In 1969, he started to alternate his work in New York with stays in San Juan, Puerto Rico, in search of an environment more favorable to creation. During this period he wrote as an art critic for several publications, including the San Juan Star, Opus International, and Knowledge of Arts. From 1971 to 1973, his works were exhibited at the El Morro gallery in San Juan, the museum of the University of Puerto Rico, and at the Alliance Fran1caise and Botello gallery in San Juan. Between 1974 and 1976, he lived in the Spanish cities of Toledo and Madrid. In the late 1970s and early 1980s he took part in several exhibitions, including the Basel Art Fair 76, one at the Ynguanzo gallery of Madrid, “One Jackson Pollock” at the American Arts center of Paris, “Siete Años” at the Theo gallery of Madrid, one at the American Arts center of Madrid, and another at the Museum of Contemporary art in Caracas, Venezuela.

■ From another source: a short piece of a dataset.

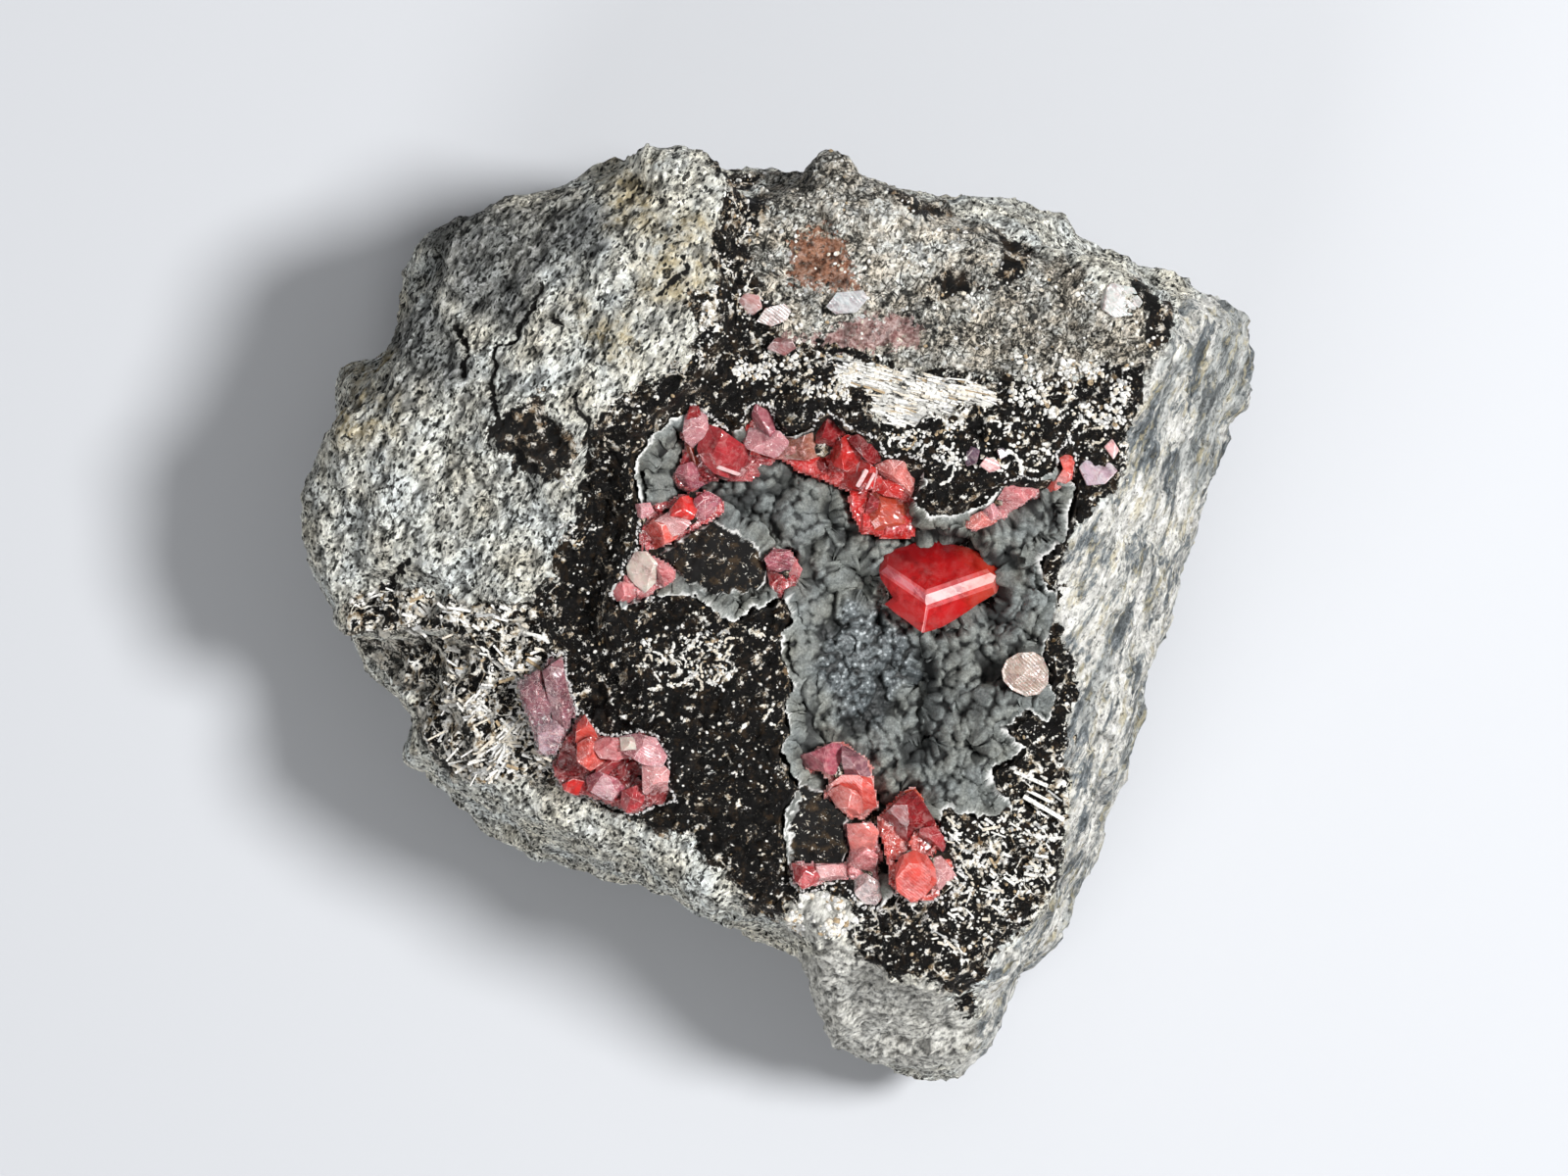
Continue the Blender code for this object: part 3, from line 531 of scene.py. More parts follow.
# The rock's colours, each as stops along the pattern that carries it
rockTones = {
    # grains: the darkest stops are painted shade in the pits between the grains
    "grains": [(0.375, 0.02), (0.41, (0.27, 0.265, 0.24)), (0.445, (0.60, 0.595, 0.55)),
               (0.51, (0.80, 0.795, 0.75)), (0.60, (0.93, 0.925, 0.89))],
    "shaded": [(0.38, 0.012), (0.47, (0.10, 0.105, 0.10)), (0.56, (0.22, 0.225, 0.22)), (0.62, 0.5)],
    "cream": [(0.38, 0.10), (0.44, (0.50, 0.48, 0.41)), (0.52, (0.72, 0.70, 0.62)),
              (0.62, (0.86, 0.84, 0.78))],
    "specks": [(0.29, 0.05), (0.35, 0.42), (0.41, 0.88), (0.62, 1.0), (0.68, 1.3)],
    "ochreShare": [(0.38, 0.1), (0.62, 0.75)],
    "mottled": [(0.528, (0.005, 0.004, 0.003)), (0.540, (0.06, 0.05, 0.038)),
                (0.552, (0.27, 0.25, 0.215)), (0.61, (0.45, 0.43, 0.385)), (0.66, (0.80, 0.785, 0.745))],
    "warmth": [(0.4, (0.94, 0.98, 1.0)), (0.6, (1.0, 0.93, 0.83))],
    "rust": [(0.38, (0.05, 0.02, 0.012)), (0.48, (0.24, 0.085, 0.04)), (0.58, (0.42, 0.20, 0.12))],
    "pink": [(0.38, (0.10, 0.035, 0.032)), (0.5, (0.32, 0.15, 0.14)), (0.6, (0.56, 0.40, 0.38))],
    # white side: the grey-blue low stops are partly painted shade between grains, the top stops partly
    # painted highlight
    "white": [(0.40, (0.09, 0.10, 0.105)), (0.45, (0.22, 0.245, 0.26)), (0.478, (0.38, 0.38, 0.355)),
              (0.502, (0.66, 0.65, 0.605)), (0.60, (0.86, 0.85, 0.82))],
    "veins": [(0.42, (0.14, 0.15, 0.15)), (0.5, (0.34, 0.36, 0.355)), (0.6, (0.54, 0.55, 0.53))],
    # painted shade in the tiny pits of the white side
    "pits": [(0.395, 0.2), (0.43, 0.7), (0.47, 1.0)],
    "grit": [(0.38, 0.12), (0.5, (0.58, 0.57, 0.52)), (0.62, (0.84, 0.83, 0.78))],
    "blades": [(0.42, 0.01), (0.445, (0.24, 0.23, 0.21)), (0.47, (0.60, 0.59, 0.55)),
               (0.56, (0.82, 0.80, 0.75))],
    "flecks": [(0.38, (0.20, 0.13, 0.07)), (0.5, (0.46, 0.40, 0.31)), (0.6, (0.74, 0.71, 0.65))],
    # painted shade in the hollows
    "hollowShade": [(0.12, 0.34), (0.5, 1.0)],
}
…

He died in Paris, France, on March 13, 1986.

==Legacy==
Fernández's work was included in Caras y máscaras, exhibited at Galería 8 in 1983 and at Miami Dade Community College in 1988. In 1993, Cintas Fellows Revisited: A Decade After was shown at the Main Library of the Metro Dade Cultural Center in Miami, Florida. The same year, his work was included in Photography by Cintas Fellows, which was exhibited at The Art Museum of the Florida International University in Miami.

In 2003, the National Museum of Art Reina Sofia in Madrid held a retrospective of his photographs, drawings, and cajas (boxes) from June to September. Archives of his works are kept by the Cuban Office of Historical Matters in Havana and the Cintas Foundation in New York.